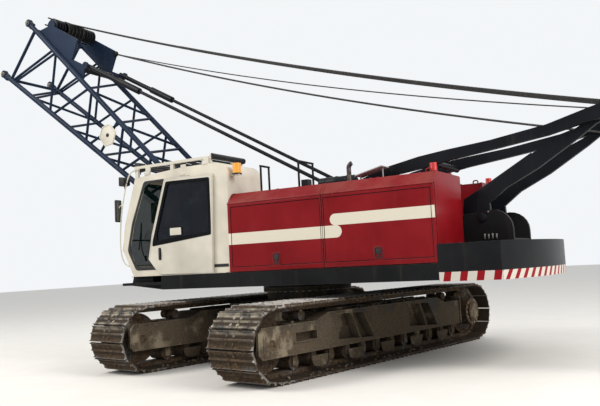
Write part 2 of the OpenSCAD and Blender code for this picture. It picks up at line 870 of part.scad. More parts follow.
module gantry_struts() {
    top = [head_x + 175, head_z - 95];
    color(dark) for (side = [-1, 1])
        difference() {
            slab(side * strut_y, strut_t)
                bent_bar([for (row = strut_rows) way_row(strut_pin, top, row)]);
            bar_y(strut_pin[0], side * strut_y, strut_pin[1], pin_r + seat, strut_t + 2);
        }
}

// Sheaves on one hub, along an axle
module sheave_set(x, z, count) {
    pitch = 2 * rope_pitch;
    color(bare) difference() {
        union() {
            for (i = [0 : count - 1])
                bar_y(x, (i - (count - 1) / 2) * pitch, z, sheave_r, pitch * 0.7);
            bar_y(x, 0, z, head_axle_r + 25, count * pitch);
        }
        bar_y(x, 0, z, head_axle_r + 0.1, (count + 1) * pitch);
    }
}

// Boom pieces are drawn along x from the foot pin and then raised
module raised() {
    translate([foot_x, 0, foot_z]) rotate([0, -boom_angle, 0]) children();
}

function chord_h(s) = foot_half + (end_half - foot_half) * s / boom_l;

// Place in side view of a point given along the boom and above its axis
function off_boom(s, h) = [
    foot_x + s * cos(boom_angle) - h * sin(boom_angle),
    foot_z + s * sin(boom_angle) + h * cos(boom_angle)
];
bridle_s = boom_l - bracket_back;
bridle_h = chord_h(bridle_s) + bracket_rise;
bridle = off_boom(bridle_s, bridle_h);
stop_s = boom_l - stop_back;
stop_h = chord_h(stop_s) + stop_rise;
stop_top = off_boom(stop_s, stop_h);
rope_angle = atan2(bridle[1] - head_z, bridle[0] - head_x);

// Rope parts side by side over a sheave set, from its axle towards the other one
module rope_set(x, z, count, start) {
    color(bare)
        translate([x, 0, z])
            rotate([0, -rope_angle, 0])
                for (i = [0 : count - 1])
                    translate([
                        start, (i - (count - 1) / 2) * 2 * rope_pitch, sheave_r + rope_d / 2 + seat
                    ])
                        rotate([0, 90, 0]) cylinder(h = rope_half_l, d = rope_d, $fn = 16);
}

// Boom

end_frame_s = boom_l - 250;

// Lacing stations from the open end back to the foot plates, closer where the boom is shallow
function stations(s) =
    s - lace_pitch * chord_h(s) < foot_plate_l + 60 ? [s]
    : concat([s], stations(s - lace_pitch * chord_h(s)));

// Lacing tube that stops just inside the two chords which it joins
module lace(p, q, d) {
    v = (q - p) / norm(q - p);
    cut = chord_d / 2 - 18;
    strut(p + cut * v, q - cut * v, d);
}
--
TASK TO CARRY OUT ▸
Extract all the material, leaving every line as it is.

RESULT ▸
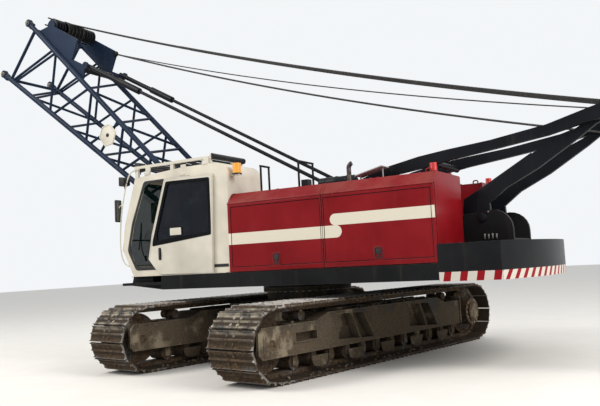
Write part 2 of the OpenSCAD and Blender code for this picture. It picks up at line 870 of part.scad. More parts follow.
module gantry_struts() {
    top = [head_x + 175, head_z - 95];
    color(dark) for (side = [-1, 1])
        difference() {
            slab(side * strut_y, strut_t)
                bent_bar([for (row = strut_rows) way_row(strut_pin, top, row)]);
            bar_y(strut_pin[0], side * strut_y, strut_pin[1], pin_r + seat, strut_t + 2);
        }
}

// Sheaves on one hub, along an axle
module sheave_set(x, z, count) {
    pitch = 2 * rope_pitch;
    color(bare) difference() {
        union() {
            for (i = [0 : count - 1])
                bar_y(x, (i - (count - 1) / 2) * pitch, z, sheave_r, pitch * 0.7);
            bar_y(x, 0, z, head_axle_r + 25, count * pitch);
        }
        bar_y(x, 0, z, head_axle_r + 0.1, (count + 1) * pitch);
    }
}

// Boom pieces are drawn along x from the foot pin and then raised
module raised() {
    translate([foot_x, 0, foot_z]) rotate([0, -boom_angle, 0]) children();
}

function chord_h(s) = foot_half + (end_half - foot_half) * s / boom_l;

// Place in side view of a point given along the boom and above its axis
function off_boom(s, h) = [
    foot_x + s * cos(boom_angle) - h * sin(boom_angle),
    foot_z + s * sin(boom_angle) + h * cos(boom_angle)
];
bridle_s = boom_l - bracket_back;
bridle_h = chord_h(bridle_s) + bracket_rise;
bridle = off_boom(bridle_s, bridle_h);
stop_s = boom_l - stop_back;
stop_h = chord_h(stop_s) + stop_rise;
stop_top = off_boom(stop_s, stop_h);
rope_angle = atan2(bridle[1] - head_z, bridle[0] - head_x);

// Rope parts side by side over a sheave set, from its axle towards the other one
module rope_set(x, z, count, start) {
    color(bare)
        translate([x, 0, z])
            rotate([0, -rope_angle, 0])
                for (i = [0 : count - 1])
                    translate([
                        start, (i - (count - 1) / 2) * 2 * rope_pitch, sheave_r + rope_d / 2 + seat
                    ])
                        rotate([0, 90, 0]) cylinder(h = rope_half_l, d = rope_d, $fn = 16);
}

// Boom

end_frame_s = boom_l - 250;

// Lacing stations from the open end back to the foot plates, closer where the boom is shallow
function stations(s) =
    s - lace_pitch * chord_h(s) < foot_plate_l + 60 ? [s]
    : concat([s], stations(s - lace_pitch * chord_h(s)));

// Lacing tube that stops just inside the two chords which it joins
module lace(p, q, d) {
    v = (q - p) / norm(q - p);
    cut = chord_d / 2 - 18;
    strut(p + cut * v, q - cut * v, d);
}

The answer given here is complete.